Normal transactions: clustered tightly, high mutual similarity
Fraudulent transaction: vector far from the normal cluster, low similarity
Applications include:
- Fraud detection: Transactions with unusual feature vectors
- Network security: Network traffic patterns that differ from baselines
- Manufacturing: Sensor readings that deviate from normal operating conditions
- Health monitoring: Patient metrics that diverge from healthy patterns
Anomaly detection is essentially similarity in reverse: instead of finding the most similar items, you find the least similar ones.
Vector Databases
When you have millions or billions of vectors to search through, you need specialized infrastructure. Vector databases are purpose-built to store, index, and search high-dimensional vectors efficiently.
| Vector Database | Key Feature |
|---|---|
| Pinecone | Fully managed, serverless scaling |
| Weaviate | Open-source, hybrid search |
| Milvus | Open-source, high performance |
| Qdrant | Open-source, Rust-based speed |
| Chroma | Lightweight, developer-friendly |
| pgvector | PostgreSQL extension, familiar SQL interface |
These databases use approximate nearest neighbor (ANN) algorithms that trade a small amount of accuracy for massive speed improvements. Instead of comparing a query against every single stored vector, ANN algorithms use clever indexing structures to narrow down candidates quickly.

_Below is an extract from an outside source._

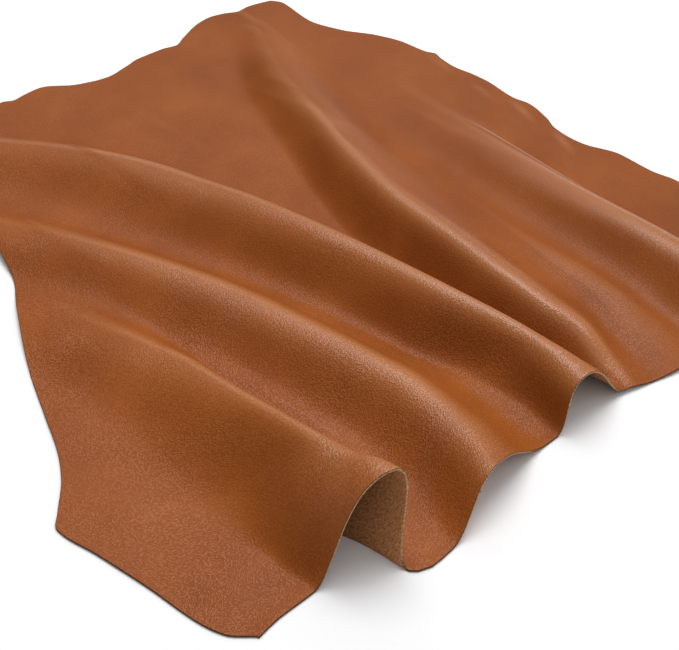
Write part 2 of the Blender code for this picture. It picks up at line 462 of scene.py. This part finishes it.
skin_mesh = bpy.data.meshes.new("hide_skin")
skin_mesh.from_pydata(points.tolist(), [], faces.tolist())
skin_mesh.polygons.foreach_set("material_index", slots.astype(np.int32))
flat_map = skin_mesh.uv_layers.new(name="spread flat")
flat_map.data.foreach_set("uv", flat_places[faces.reshape(-1)].astype(np.float32).ravel())
cut_depth = skin_mesh.attributes.new("cut depth", "FLOAT", "POINT")
cut_depth.data.foreach_set("value", depth.astype(np.float32))
skin_bend = skin_mesh.attributes.new("bend", "FLOAT", "POINT")
bend_values = np.concatenate([bend.ravel(), bend.ravel(), np.tile(border(bend), len(EDGE_TURNS))])
skin_bend.data.foreach_set("value", bend_values.astype(np.float32))
skin_mesh.shade_smooth()
skin = bpy.data.objects.new("hide_skin", skin_mesh)
bpy.context.scene.collection.objects.link(skin)

# The grain side is dyed saddle tan under a thin wax shine, and shows the pebble grain of the skin. The
# flesh side is a paler suede, and the cut edge shows the pale core between the two.
DYE_DARK = (0.228, 0.0560, 0.0080, 1.0)
DYE_MIDDLE = (0.266, 0.0680, 0.0105, 1.0)
DYE_LIGHT = (0.302, 0.0810, 0.0135, 1.0)
# Lighter dye on the crests: pull-up of the stretched skin, and also a painted crest highlight.
DYE_PULLED_AND_HIGHLIGHT = (0.362, 0.1160, 0.0260, 1.0)
PULLED_AND_HIGHLIGHT_BEND_START = 0.004
PULLED_AND_HIGHLIGHT_BEND = 0.050
GRAIN_ROUGHNESS = 0.43
WAX_ROUGHNESS = 0.31
PEBBLE_MM = 1.5
PEBBLE_WARP_MM = 0.4
PEBBLE_RELIEF_MM = 0.5
PEBBLE_CONTRAST = 0.38
TOWARDS_COARSE_CORNER = (0.6, -0.8, 0.0)
SUEDE_DARK = (0.16, 0.060, 0.020, 1.0)
SUEDE_LIGHT = (0.62, 0.275, 0.112, 1.0)
CORE_LIGHT = (0.52, 0.320, 0.170, 1.0)
CORE_DARK = (0.24, 0.105, 0.042, 1.0)
BURNISHED = (0.075, 0.022, 0.006, 1.0)


def socket(tree, kind, name, value=None, way="INPUT"):
    made = tree.interface.new_socket(name=name, in_out=way, socket_type=kind)
    if value is not None:
        made.default_value = value


def node(tree, kind, settings=(), **inputs):
    """Adds a node, sets its properties, and gives each named input a value or another's output."""
    made = tree.nodes.new(kind)
    for name, value in settings:
        setattr(made, name, value)
    for name, value in inputs.items():
        target = made.inputs[int(name[1:])] if name[1:].isdigit() else made.inputs[name.replace("_", " ")]
        if isinstance(value, bpy.types.NodeSocket):
            tree.links.new(value, target)
        else:
            target.default_value = value
    return made


def finish(name, roughness, specular):
    """A new material of the skin, with its Principled shader and its place on the flat skin."""
    material = bpy.data.materials.new(name)
    material.use_nodes = True
    tree = material.node_tree
    shader = tree.nodes["Principled BSDF"]
    shader.inputs["Roughness"].default_value = roughness
    shader.inputs["Specular IOR Level"].default_value = specular
    flat_place = node(tree, "ShaderNodeUVMap", [("uv_map", "spread flat")]).outputs["UV"]
    skin_mesh.materials.append(material)
    return tree, shader, flat_place


# Fibres: the short matted fibres of the flesh side and the cut edge, as a colour and a rough surface.
fibre_group = bpy.data.node_groups.new("leather fibres", "ShaderNodeTree")
socket(fibre_group, "NodeSocketVector", "Place")
socket(fibre_group, "NodeSocketFloat", "Fibres per metre")
socket(fibre_group, "NodeSocketFloat", "Detail")
socket(fibre_group, "NodeSocketFloat", "Roughness")
socket(fibre_group, "NodeSocketFloat", "Relief")
socket(fibre_group, "NodeSocketFloat", "Fibre", way="OUTPUT")
socket(fibre_group, "NodeSocketVector", "Normal", way="OUTPUT")
group_in = fibre_group.nodes.new("NodeGroupInput").outputs
group_out = fibre_group.nodes.new("NodeGroupOutput").inputs
fibre = node(
    fibre_group, "ShaderNodeTexNoise", Vector=group_in["Place"], Scale=group_in["Fibres per metre"],
    Detail=group_in["Detail"], Roughness=group_in["Roughness"],
).outputs["Fac"]
raised = node(
    fibre_group, "ShaderNodeBump", Height=fibre, Strength=0.8, Distance=group_in["Relief"],
)
fibre_group.links.new(fibre, group_out["Fibre"])
fibre_group.links.new(raised.outputs["Normal"], group_out["Normal"])


def ramp(tree, fac, *stops):
    """A colour ramp over a value, from (position, colour) stops."""
    made = node(tree, "ShaderNodeValToRGB", Fac=fac)
    elements = made.color_ramp.elements
    while len(elements) < len(stops):
        elements.new(0.5)
    for element, (position, colour) in zip(elements, stops):
        element.position = position
        element.color = colour
    return made.outputs["Color"]


def maths(tree, operation, first, second=0.0, third=0.0):
    made = node(tree, "ShaderNodeMath", [("operation", operation)], _0=first, _1=second, _2=third)
    return made.outputs[0]


def between(tree, value, low, high, at_low, at_high, **settings):
    """The value's way from low to high, as a value from at_low to at_high, and no further."""
    return node(
        tree, "ShaderNodeMapRange", tuple(settings.items()),
        Value=value, From_Min=low, From_Max=high, To_Min=at_low, To_Max=at_high,
    ).outputs["Result"]


def blended(tree, share, first, second):
    mix = node(tree, "ShaderNodeMix", [("data_type", "RGBA")], Factor=share, _6=first, _7=second)
    return mix.outputs[2]


def dimmed(tree, colour, by):
    return node(tree, "ShaderNodeVectorMath", [("operation", "SCALE")], _0=colour, Scale=by).outputs[0]


tree, shader, flat_place = finish("saddle tan grain side", GRAIN_ROUGHNESS, specular=0.12)
shader.inputs["Coat Roughness"].default_value = WAX_ROUGHNESS
bend_in = node(tree, "ShaderNodeAttribute", [("attribute_name", "bend")]).outputs["Fac"]
# Share of crest bend: pull-up of the skin, which also paints a highlight into the dye.
pulled_and_highlight = between(tree, bend_in, PULLED_AND_HIGHLIGHT_BEND_START, PULLED_AND_HIGHLIGHT_BEND, 0.0, 1.0)

# The pebbles are the cells of a Voronoi pattern, coarser towards the near corner and in patches.
warp = node(tree, "ShaderNodeTexNoise", Vector=flat_place, Scale=260.0, Detail=2.0)
warped = node(
    tree, "ShaderNodeVectorMath", [("operation", "MULTIPLY_ADD")],
    _0=warp.outputs["Color"], _1=(PEBBLE_WARP_MM * MM, PEBBLE_WARP_MM * MM, 0.0), _2=flat_place,
).outputs[0]
pebble = node(
    tree, "ShaderNodeTexVoronoi", Vector=warped, Scale=1 / (PEBBLE_MM * MM), Randomness=1.0,
).outputs["Distance"]
patches = node(tree, "ShaderNodeTexNoise", Vector=flat_place, Scale=11.0, Detail=3.0).outputs["Fac"]
towards_corner = node(
    tree, "ShaderNodeVectorMath", [("operation", "DOT_PRODUCT")], _0=flat_place, _1=TOWARDS_COARSE_CORNER,
).outputs["Value"]
coarseness_and_corner_sheen = between(tree, towards_corner, -0.2, 0.3, 0.2, 1.0)
strength = maths(tree, "MULTIPLY", between(tree, patches, 0.35, 0.65, 0.5, 1.0), coarseness_and_corner_sheen)
height = maths(tree, "MULTIPLY", maths(tree, "MULTIPLY", pebble, -1.0), strength)
bump = node(tree, "ShaderNodeBump", Height=height, Strength=1.0, Distance=PEBBLE_RELIEF_MM * MM)
tree.links.new(bump.outputs["Normal"], shader.inputs["Normal"])
tree.links.new(bump.outputs["Normal"], shader.inputs["Coat Normal"])

# The dye takes up in hand-sized clouds. It is lighter where the skin is pulled over a crest, as pull-up
# leather is, and this lightening is also a painted crest highlight. The pebbles' tops are painted lighter
# and the furrows darker, a painted sheen, and the tops also carry most of the wax. Towards the near
# corner the colour is painted lighter as well, a painted sheen.
cloud = node(
    tree, "ShaderNodeTexNoise", Vector=flat_place, Scale=9.0, Detail=5.0, Roughness=0.55,
).outputs["Fac"]
colour = ramp(tree, cloud, (0.30, DYE_DARK), (0.50, DYE_MIDDLE), (0.68, DYE_LIGHT))
colour = blended(tree, pulled_and_highlight, colour, DYE_PULLED_AND_HIGHLIGHT)
top = between(tree, pebble, 0.20, 0.58, 1.0, 0.0, interpolation_type="SMOOTHSTEP")
# Painted sheen on the grain: pebble tops lighter and the furrows between them darker.
pebble_painted_sheen = maths(tree, "MULTIPLY", maths(tree, "SUBTRACT", top, 0.5), strength)
# Painted sheen: the colour grows lighter towards the near corner.
corner_painted_sheen = maths(tree, "MULTIPLY_ADD", coarseness_and_corner_sheen, 0.20, 0.86)
lightness = maths(tree, "MULTIPLY_ADD", pebble_painted_sheen, PEBBLE_CONTRAST, corner_painted_sheen)
tree.links.new(dimmed(tree, colour, lightness), shader.inputs["Base Color"])
wax_on_tops = maths(tree, "MULTIPLY", top, strength)
wax_on_crests = maths(tree, "MULTIPLY", pulled_and_highlight, 0.65)
wax = maths(tree, "MULTIPLY_ADD", wax_on_tops, 0.55, wax_on_crests)
tree.links.new(node(tree, "ShaderNodeClamp", Value=wax).outputs[0], shader.inputs["Coat Weight"])

# The suede is painted paler near the front end and darker and duller deep inside the folds: painted shade
# where little light reaches.
tree, shader, flat_place = finish("suede flesh side", 0.95, specular=0.15)
nap = node(
    tree, "ShaderNodeGroup", [("node_tree", fibre_group)], Place=flat_place,
    Fibres_per_metre=430.0, Detail=5.0, Roughness=0.8, Relief=0.0006,
)
colour = ramp(tree, nap.outputs["Fibre"], (0.34, SUEDE_DARK), (0.66, SUEDE_LIGHT))
along_fold = node(tree, "ShaderNodeSeparateXYZ", Vector=flat_place).outputs["X"]
# Painted shade: darker deep inside the folds, paler towards the open front end.
painted_shade_into_folds = between(tree, along_fold, 0.350, 0.415, 0.45, 1.25)
tree.links.new(dimmed(tree, colour, painted_shade_into_folds), shader.inputs["Base Color"])
tree.links.new(nap.outputs["Normal"], shader.inputs["Normal"])

# The cut edge is burnished dark next to the grain side, and darker low down where it lies on the table:
# painted shade, with some dirt from handling.
tree, shader, flat_place = finish("raw cut edge", 0.85, specular=0.2)
fibres = node(
    tree, "ShaderNodeGroup", [("node_tree", fibre_group)], Place=flat_place,
    Fibres_per_metre=700.0, Detail=3.0, Roughness=0.5, Relief=0.0005,
)
colour = ramp(tree, fibres.outputs["Fibre"], (0.35, CORE_DARK), (0.60, CORE_LIGHT))
depth_in = node(tree, "ShaderNodeAttribute", [("attribute_name", "cut depth")]).outputs["Fac"]
colour = blended(tree, between(tree, depth_in, 0.15, 0.40, 1.0, 0.0), colour, BURNISHED)
own_place = node(tree, "ShaderNodeTexCoord").outputs["Object"]
height_in = node(tree, "ShaderNodeSeparateXYZ", Vector=own_place).outputs["Z"]
# Painted shade near the table, with some handling dirt: darker where the edge lies low.
shade_near_table = between(tree, height_in, 0.002, 0.016, 0.30, 1.0)
tree.links.new(dimmed(tree, colour, shade_near_table), shader.inputs["Base Color"])
tree.links.new(fibres.outputs["Normal"], shader.inputs["Normal"])

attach(skin, "root")
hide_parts("hide")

Without vector databases, computing cosine similarity against millions of vectors for every query would be far too slow for real-time applications.
Putting It All Together
Every application in this lesson follows the same fundamental pattern built on the linear algebra we have learned:
| Step | Linear Algebra Concept | What Happens |
|---|---|---|
| Embed | Vectors (Module 1) | Raw data becomes a point in high-dimensional space |
| Store | Vector spaces | Millions of vectors are indexed for fast retrieval |
| Query | Dot product and cosine similarity (this module) | A query vector is compared against stored vectors |
| Rank | Sorting by similarity score | The most similar results are returned to the user |
The math is simple: multiply, sum, normalize, compare. But at the scale of modern AI, this simple math powers search engines, chatbots, recommendation systems, fraud detection, and much more.
Summary
- Semantic search uses embedding vectors and cosine similarity to find results by meaning, not keywords
- RAG retrieves relevant document chunks via vector similarity to give LLMs accurate, grounded context
- Recommendation systems compare user and item vectors to suggest "users who liked X also liked Y"
- Image similarity embeds images as vectors and compares them the same way as text
- Clustering groups similar vectors together using distance metrics like k-means
- Anomaly detection identifies vectors that are far from normal clusters
- Vector databases store and search millions of vectors efficiently using approximate nearest neighbor algorithms
- The core pipeline is always: embed, store, query, rank
With Module 4 complete, you now understand how AI measures similarity between any two pieces of data. In Module 5, we will explore eigenvalues and eigenvectors, which reveal the hidden structure within data and power techniques like dimensionality reduction and principal component analysis.